Николаю больно, что сын не чувствует дома, хочет уехать в столицу, но этот надлом у Ромки произошёл ещё в раннем детстве, после смерти родной матери, и не был исцелён. Это тоже - важный пласт, важная деталь в человеческих отношениях. Николай, увы, не доглядел, не понял вовремя бездны, образовавшейся в душе сына, и эта бездна потом влилась в общую разверзшуюся пропасть.
Человек любящий - человек уязвимый, поэтому Николай так страдает, не люби он жену, дом, не люби он справедливость в конечном итоге, всё было бы легче вынести. Но любовь - это не только уязвимость, это ещё и жизнь. Умереть заживо, отрёкшись от любви, от правды - гораздо страшнее.
«Левиафан», - об абсолютном и безнадёжном одиночестве человека. Ни страна, родина, ни церковь, ни семья с друзьями не могут быть его пристанищем, он совершенно наг и беспомощен. Он - один во вретище перед безмолвным небом. У каждого своя рана, своя бездна, свой внутренний ужас, которым он вольно и невольно губит окружающих.

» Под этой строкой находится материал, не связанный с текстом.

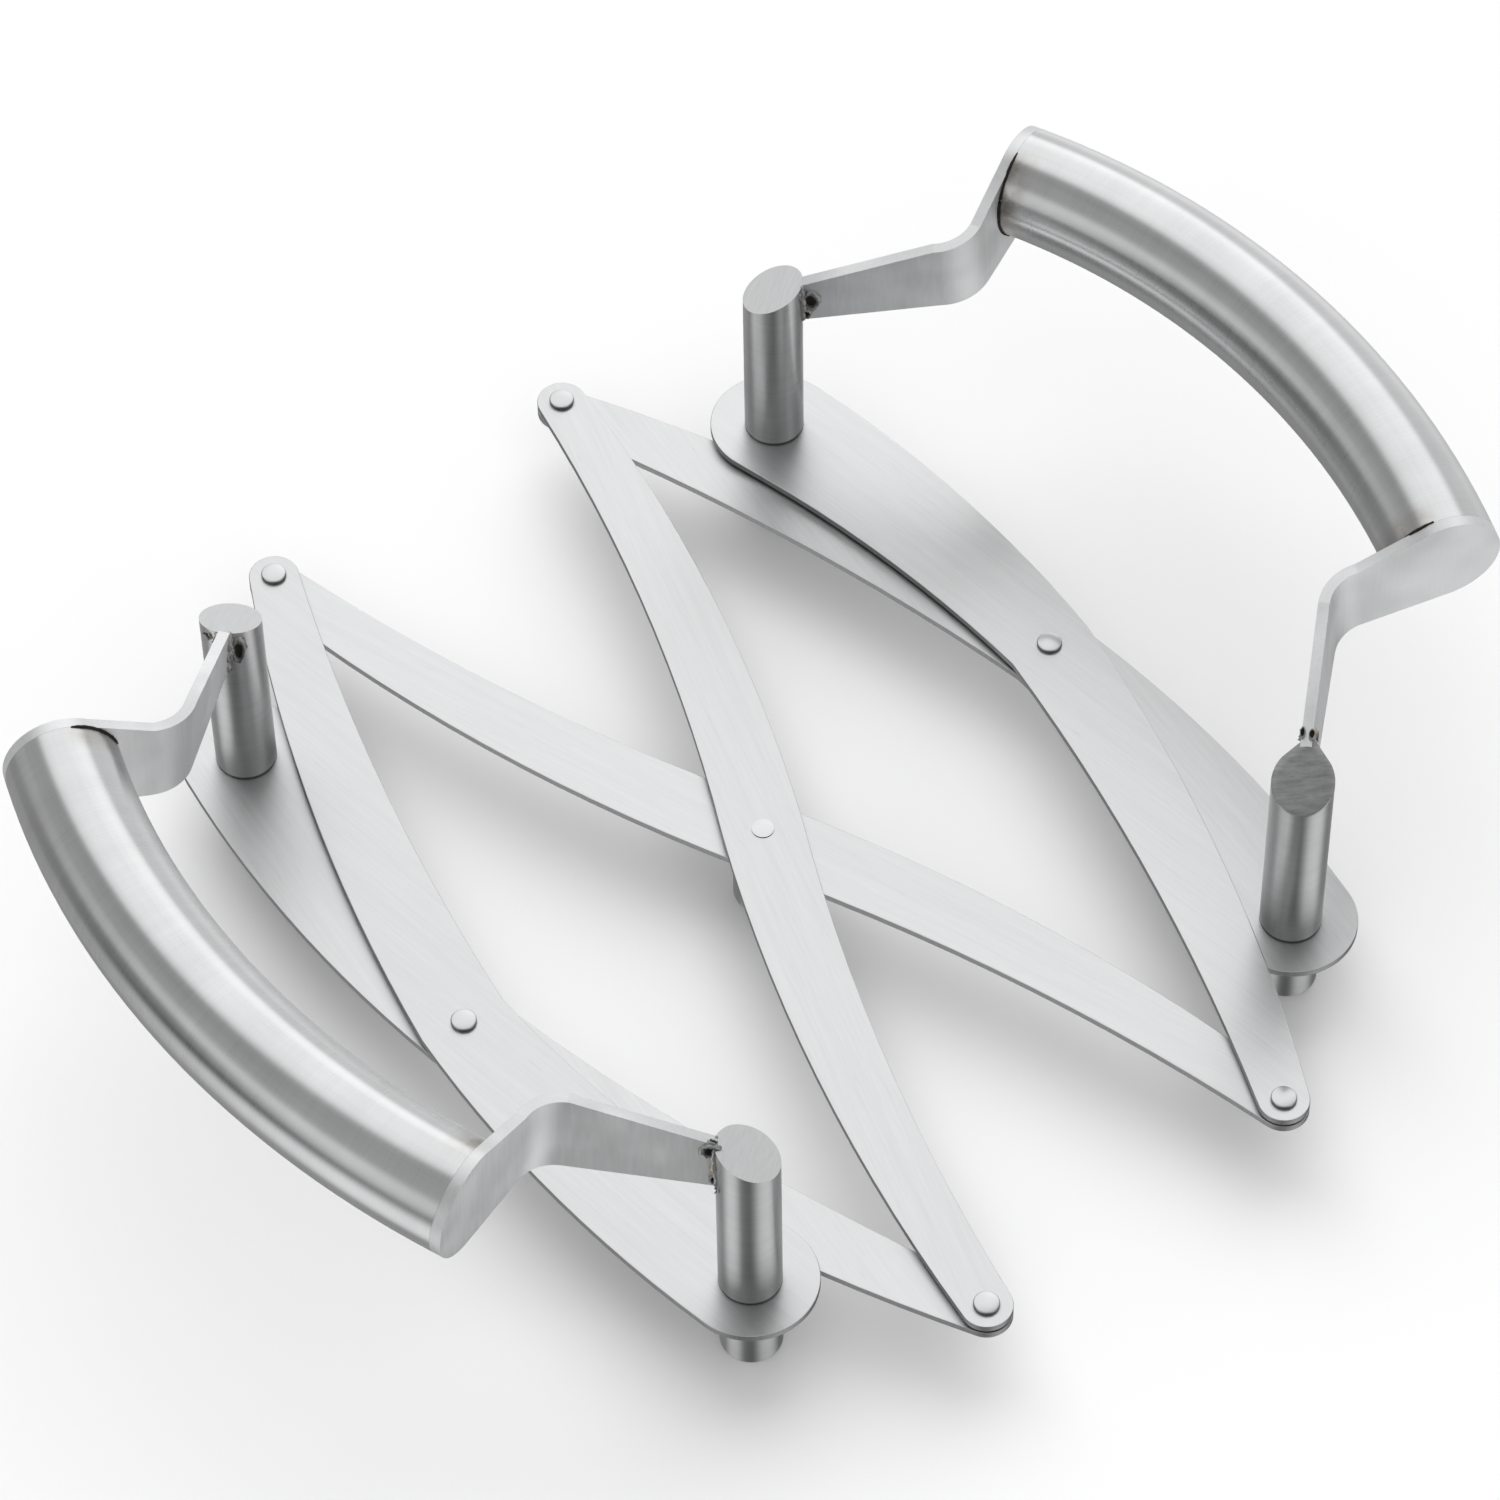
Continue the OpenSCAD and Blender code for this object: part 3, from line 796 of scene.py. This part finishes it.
def edge_pits(tag, sx, sy, body):
    """Blow holes in the upper edge of the strip."""
    for k, (along, aside, half_w, half_h) in enumerate(EDGE_PITS.get(tag, ())):
        at = top_edge(along, aside)
        way = mirrored(top_edge(along + 1, aside) - at, sx, sy).normalized()
        out = way.cross(strip_side(sx, sy))
        out = out if out.z > 0 else -out
        at = mirrored(at, sx, sy) + out * EDGE_OFF
        crater("edge_%s_%d" % (tag, k), at, out, way, half_w, half_h, WELD, body)


def skin_pits(tag, sx, sy, body):
    """Blow holes in the post's side."""
    for k, (turn, z, half_w, half_h) in enumerate(SKIN_PITS.get(tag, ())):
        a = math.radians(turn)
        out = mirrored(LEG * math.cos(a) + ACROSS * math.sin(a), sx, sy)
        at = Vector((POST_X * sx, POST_Y * sy, z)) + out * (POST_R + SKIN_OFF)
        crater("skin_%s_%d" % (tag, k), at, out, UPWARD, half_w, half_h, WELD, body)


def tube_seam_shadow(tag, sx, sy, body):
    """Painted shadow in the open joint between the tube's end and the strip: a near-black bead."""
    first, last = SEAMS[tag]
    points = []
    for i in range(SEAM_STEPS + 1):
        phi = math.radians(first + (last - first) * i / SEAM_STEPS)
        out = GRIP_BEND + SEAM_OUT * math.cos(phi)
        u = out * END_C - GRIP_BEND + SEAM_IN * END_S
        v = out * END_S - SEAM_IN * END_C
        points.append(mirrored(from_grip(u, v, SEAM_OUT * math.sin(phi)), sx, sy))
    bead("seam_" + tag, points, SEAM_RADIUS, SEAM_ROUGH, GAP_SHADOW, body)


for tag, side, sx, sy, arm_top, end in CORNERS:
    body = {"body": side + "_handle", "slot": "bracket_" + tag}
    strip_beads(tag, sx, sy, body)
    side_pits(tag, sx, sy, body)
    edge_pits(tag, sx, sy, body)
    skin_pits(tag, sx, sy, body)
    tube_seam_shadow(tag, sx, sy, body)

# ground point over the right front post: distance of its tip from the post's axis
POINT_TIP = 0.0085
# how far its rim lies inside the post's side, and its upper face above the post's top
POINT_INSET, POINT_RAISE = 0.00002, 0.00024
# rows down its rounded rim: drop and inset
POINT_RIM = ((0.0, 0.00012), (0.00007, 0.00003), (0.0002, 0.0), (0.0006, 0.0))
# rows of its underside: drop at the tip and share of the overhang left
POINT_UNDER = ((0.0012, 0.85), (0.0040, 0.0))
# where the underside meets the post: inwards from the rim, and below the upper face
UNDER_IN, UNDER_DROP = 0.0003, 0.0009
# depth of its middle below the post's top, and the share by which its tip is blunted
POINT_DEPTH, TIP_CUT = 0.0008, 0.12
POINT_SIDES = 96


def teardrop(name, sx, sy, material, body):
    """Ground weld that draws the top of a post out to a point over the end of its strip."""
    bm = bmesh.new()
    reach = POST_R - POINT_INSET
    top = POST_TOP + POINT_RAISE
    half = math.acos(reach / POINT_TIP)
    angles = [-math.pi + 2 * math.pi * k / POINT_SIDES for k in range(POINT_SIDES)]

    def outline(ang):
        """Radius of the outline, and how far it is drawn out from 0 to 1."""
        if abs(ang) >= half:
            return reach, 0.0
        r = reach / math.cos(abs(ang) - half)
        pull = max(0.0, (r - reach) / (POINT_TIP - reach))
        return reach + (r - reach) * (1 - TIP_CUT * pull), pull

    def corner(ang, d, z):
        way = LEG * math.cos(ang) + ACROSS * math.sin(ang)
        p = Vector((POST_X, POST_Y, 0)) + way * d
        return bm.verts.new((p.x * sx, p.y * sy, z))

    loops = []
    for drop, inset in POINT_RIM:
        loop = []
        for ang in angles:
            d = outline(ang)[0] - inset
            loop.append(corner(ang, d, top + POST_SLOPE * d * math.cos(ang) - drop))
        loops.append(loop)
    for drop, share in POINT_UNDER:
        loop = []
        for ang in angles:
            r, pull = outline(ang)
            z = top + POST_SLOPE * r * math.cos(ang) - UNDER_DROP - drop * pull ** 0.5
            overhang = (r - reach + UNDER_IN) * share if pull > 0 else 0.0
            loop.append(corner(ang, reach - UNDER_IN + overhang, z))
        loops.append(loop)
    join_rings(bm, loops)
    middle_x, middle_y = POST_X * sx, POST_Y * sy
    face = [loops[0]]
    for share in (0.75, 0.5, 0.25):
        face.append([bm.verts.new((middle_x + (v.co.x - middle_x) * share,
                                   middle_y + (v.co.y - middle_y) * share,
                                   top + (v.co.z - top) * share)) for v in loops[0]])
    join_rings(bm, face)
    close_ring(bm, face[-1], bm.verts.new((middle_x, middle_y, top)))
    close_ring(bm, loops[-1], bm.verts.new((middle_x, middle_y, POST_TOP - POINT_DEPTH)))
    return new_piece(name, bm, material, body)


teardrop("weld_point_right_front", 1, -1, NODES["post_right_front"].data.materials[0],
         {"body": "right_handle", "slot": "bracket_right_front"})
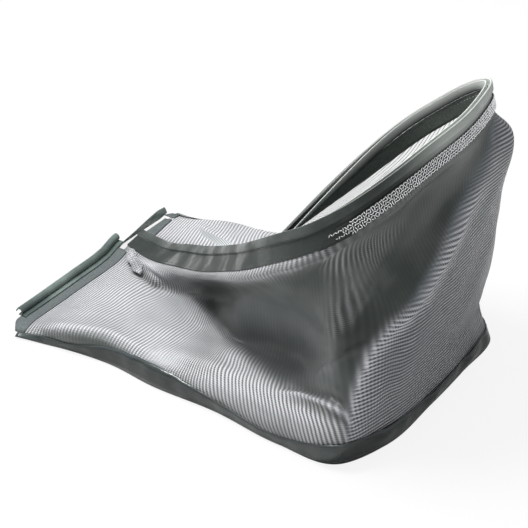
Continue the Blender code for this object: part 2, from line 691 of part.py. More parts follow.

Ответ на извечный, горький вопрос: «где Бог?», на мой взгляд - Бог с плачущими, с растоптанными, с уничтоженными, с неправедно обвинёнными. Он - с искренними, с открытыми, с ошибающимися, но кающимися. Он хлещет водку из горла, еле сдерживая слезы, он поёт песни с подростками у костра в разрушенной церкви. Он - с Николаем (и даже более чем близок к нему в его одиночестве, оставленности всеми), со смятённой, запутавшейся, но понимающей свою вину Лиле, с мучающимся, бунтующим, но тоже по-своему чистым Ромкой. И пусть даже люди не чувствуют Его присутствия - Он незримо, неощутимо находится среди них. Его нет в «храме-на-костях», как бы ни пыжился «правильный» священник - в таком храме обитает разве что золотой телец или даже Молох, называемый Богом по недоразумению (или ослеплению) и не более; иерей и мэр показывают на Христа, но молятся Молоху. Но если ты на стороне правды, то Бог будет с тобой, не спасёт из пасти Левиафана, но сойдет вместе с тобой в твой ад.